> **Job**
Every line from the first one to the line containing "const group = new THREE.Group();" should be echoed exactly; leave out the rest.

> **Collected material**
• • • • • • •
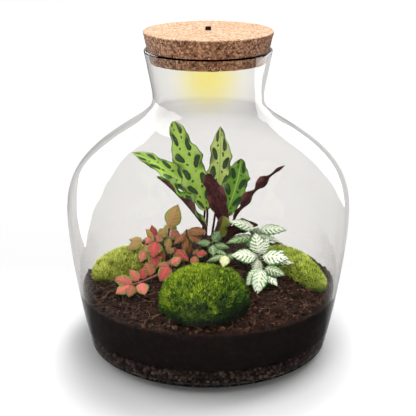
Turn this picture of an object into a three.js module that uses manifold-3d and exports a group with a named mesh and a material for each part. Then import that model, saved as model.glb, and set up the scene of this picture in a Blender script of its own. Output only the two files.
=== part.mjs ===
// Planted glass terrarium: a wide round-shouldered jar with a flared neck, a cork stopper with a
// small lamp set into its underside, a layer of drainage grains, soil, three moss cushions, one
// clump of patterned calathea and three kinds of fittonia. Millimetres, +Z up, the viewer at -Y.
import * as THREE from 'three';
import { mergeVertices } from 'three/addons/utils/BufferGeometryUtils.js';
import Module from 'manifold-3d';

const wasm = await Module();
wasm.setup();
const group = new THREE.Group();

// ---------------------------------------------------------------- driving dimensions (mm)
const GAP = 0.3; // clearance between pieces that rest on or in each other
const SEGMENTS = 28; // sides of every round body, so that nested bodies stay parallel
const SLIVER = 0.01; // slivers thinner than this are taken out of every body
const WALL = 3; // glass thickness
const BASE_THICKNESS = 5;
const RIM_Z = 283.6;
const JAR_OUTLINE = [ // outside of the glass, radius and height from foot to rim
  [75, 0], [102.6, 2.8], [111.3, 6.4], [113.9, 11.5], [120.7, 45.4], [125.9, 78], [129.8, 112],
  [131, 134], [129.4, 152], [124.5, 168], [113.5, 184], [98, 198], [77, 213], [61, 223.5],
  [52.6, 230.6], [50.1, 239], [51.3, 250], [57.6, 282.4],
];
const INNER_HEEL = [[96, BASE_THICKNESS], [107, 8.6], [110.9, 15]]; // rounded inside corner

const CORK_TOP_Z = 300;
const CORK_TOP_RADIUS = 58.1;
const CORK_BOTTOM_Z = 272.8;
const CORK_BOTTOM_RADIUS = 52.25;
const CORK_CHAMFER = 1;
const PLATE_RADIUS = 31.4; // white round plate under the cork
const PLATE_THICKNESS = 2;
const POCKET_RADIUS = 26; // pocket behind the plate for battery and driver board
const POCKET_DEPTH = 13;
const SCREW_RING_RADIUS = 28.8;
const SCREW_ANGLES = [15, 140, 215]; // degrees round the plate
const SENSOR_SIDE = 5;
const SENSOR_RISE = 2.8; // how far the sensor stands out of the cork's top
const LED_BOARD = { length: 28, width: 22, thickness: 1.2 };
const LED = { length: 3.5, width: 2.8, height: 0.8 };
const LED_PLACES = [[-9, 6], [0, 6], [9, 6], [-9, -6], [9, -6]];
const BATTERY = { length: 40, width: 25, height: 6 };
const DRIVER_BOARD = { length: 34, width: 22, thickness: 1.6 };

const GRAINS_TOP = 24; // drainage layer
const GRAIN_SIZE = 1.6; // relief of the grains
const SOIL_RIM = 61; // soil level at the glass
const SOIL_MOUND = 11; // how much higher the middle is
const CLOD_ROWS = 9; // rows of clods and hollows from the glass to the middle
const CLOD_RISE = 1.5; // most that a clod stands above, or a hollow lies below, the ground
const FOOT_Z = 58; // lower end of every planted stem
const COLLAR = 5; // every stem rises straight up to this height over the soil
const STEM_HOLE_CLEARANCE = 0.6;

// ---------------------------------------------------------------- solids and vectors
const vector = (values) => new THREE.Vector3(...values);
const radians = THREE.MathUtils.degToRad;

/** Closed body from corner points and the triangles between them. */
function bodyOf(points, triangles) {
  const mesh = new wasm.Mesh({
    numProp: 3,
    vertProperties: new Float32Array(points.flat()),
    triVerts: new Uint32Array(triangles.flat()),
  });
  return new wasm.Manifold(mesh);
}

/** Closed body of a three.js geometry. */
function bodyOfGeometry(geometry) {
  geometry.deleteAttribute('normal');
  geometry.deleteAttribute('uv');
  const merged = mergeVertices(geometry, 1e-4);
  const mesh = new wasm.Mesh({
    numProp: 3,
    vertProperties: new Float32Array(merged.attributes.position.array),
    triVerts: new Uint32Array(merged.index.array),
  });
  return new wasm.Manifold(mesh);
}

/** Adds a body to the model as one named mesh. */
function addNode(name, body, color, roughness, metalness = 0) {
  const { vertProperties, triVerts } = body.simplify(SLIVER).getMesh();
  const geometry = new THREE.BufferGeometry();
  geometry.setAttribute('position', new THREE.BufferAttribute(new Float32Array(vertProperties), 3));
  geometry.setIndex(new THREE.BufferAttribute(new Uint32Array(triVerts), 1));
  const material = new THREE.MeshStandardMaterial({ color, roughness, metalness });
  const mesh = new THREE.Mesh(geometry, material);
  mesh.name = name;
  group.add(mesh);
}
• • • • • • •
> **Exercise response**
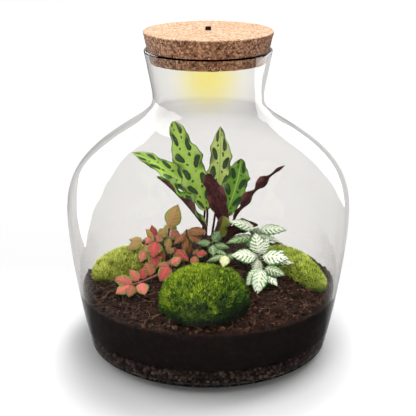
Turn this picture of an object into a three.js module that uses manifold-3d and exports a group with a named mesh and a material for each part. Then import that model, saved as model.glb, and set up the scene of this picture in a Blender script of its own. Output only the two files.
=== part.mjs ===
// Planted glass terrarium: a wide round-shouldered jar with a flared neck, a cork stopper with a
// small lamp set into its underside, a layer of drainage grains, soil, three moss cushions, one
// clump of patterned calathea and three kinds of fittonia. Millimetres, +Z up, the viewer at -Y.
import * as THREE from 'three';
import { mergeVertices } from 'three/addons/utils/BufferGeometryUtils.js';
import Module from 'manifold-3d';

const wasm = await Module();
wasm.setup();
const group = new THREE.Group();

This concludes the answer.